_TO BE DONE_: Every line below is to be quoted exactly, with nothing added or dropped.

_GIVEN INFORMATION_:
= = =

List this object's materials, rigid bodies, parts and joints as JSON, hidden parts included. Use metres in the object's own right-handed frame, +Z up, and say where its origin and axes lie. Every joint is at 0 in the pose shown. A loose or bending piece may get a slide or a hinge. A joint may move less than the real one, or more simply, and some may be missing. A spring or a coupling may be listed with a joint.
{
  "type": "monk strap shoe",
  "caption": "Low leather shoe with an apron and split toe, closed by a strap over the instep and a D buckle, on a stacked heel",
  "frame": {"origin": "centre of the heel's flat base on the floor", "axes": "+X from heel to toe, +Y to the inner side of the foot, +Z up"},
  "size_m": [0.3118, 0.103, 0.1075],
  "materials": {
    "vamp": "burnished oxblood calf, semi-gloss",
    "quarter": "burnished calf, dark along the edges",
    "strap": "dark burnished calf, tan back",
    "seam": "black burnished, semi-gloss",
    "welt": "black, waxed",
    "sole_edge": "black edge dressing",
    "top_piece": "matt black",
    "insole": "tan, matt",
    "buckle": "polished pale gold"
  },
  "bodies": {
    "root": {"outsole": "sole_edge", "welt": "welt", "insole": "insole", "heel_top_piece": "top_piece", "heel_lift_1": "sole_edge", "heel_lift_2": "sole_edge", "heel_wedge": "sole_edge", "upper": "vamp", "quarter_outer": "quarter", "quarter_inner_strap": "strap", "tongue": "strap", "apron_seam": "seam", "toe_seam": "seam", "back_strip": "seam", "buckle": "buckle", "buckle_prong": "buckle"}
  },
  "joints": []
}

= = =

_WORKED ANSWER_:
List this object's materials, rigid bodies, parts and joints as JSON, hidden parts included. Use metres in the object's own right-handed frame, +Z up, and say where its origin and axes lie. Every joint is at 0 in the pose shown. A loose or bending piece may get a slide or a hinge. A joint may move less than the real one, or more simply, and some may be missing. A spring or a coupling may be listed with a joint.
{
  "type": "monk strap shoe",
  "caption": "Low leather shoe with an apron and split toe, closed by a strap over the instep and a D buckle, on a stacked heel",
  "frame": {"origin": "centre of the heel's flat base on the floor", "axes": "+X from heel to toe, +Y to the inner side of the foot, +Z up"},
  "size_m": [0.3118, 0.103, 0.1075],
  "materials": {
    "vamp": "burnished oxblood calf, semi-gloss",
    "quarter": "burnished calf, dark along the edges",
    "strap": "dark burnished calf, tan back",
    "seam": "black burnished, semi-gloss",
    "welt": "black, waxed",
    "sole_edge": "black edge dressing",
    "top_piece": "matt black",
    "insole": "tan, matt",
    "buckle": "polished pale gold"
  },
  "bodies": {
    "root": {"outsole": "sole_edge", "welt": "welt", "insole": "insole", "heel_top_piece": "top_piece", "heel_lift_1": "sole_edge", "heel_lift_2": "sole_edge", "heel_wedge": "sole_edge", "upper": "vamp", "quarter_outer": "quarter", "quarter_inner_strap": "strap", "tongue": "strap", "apron_seam": "seam", "toe_seam": "seam", "back_strip": "seam", "buckle": "buckle", "buckle_prong": "buckle"}
  },
  "joints": []
}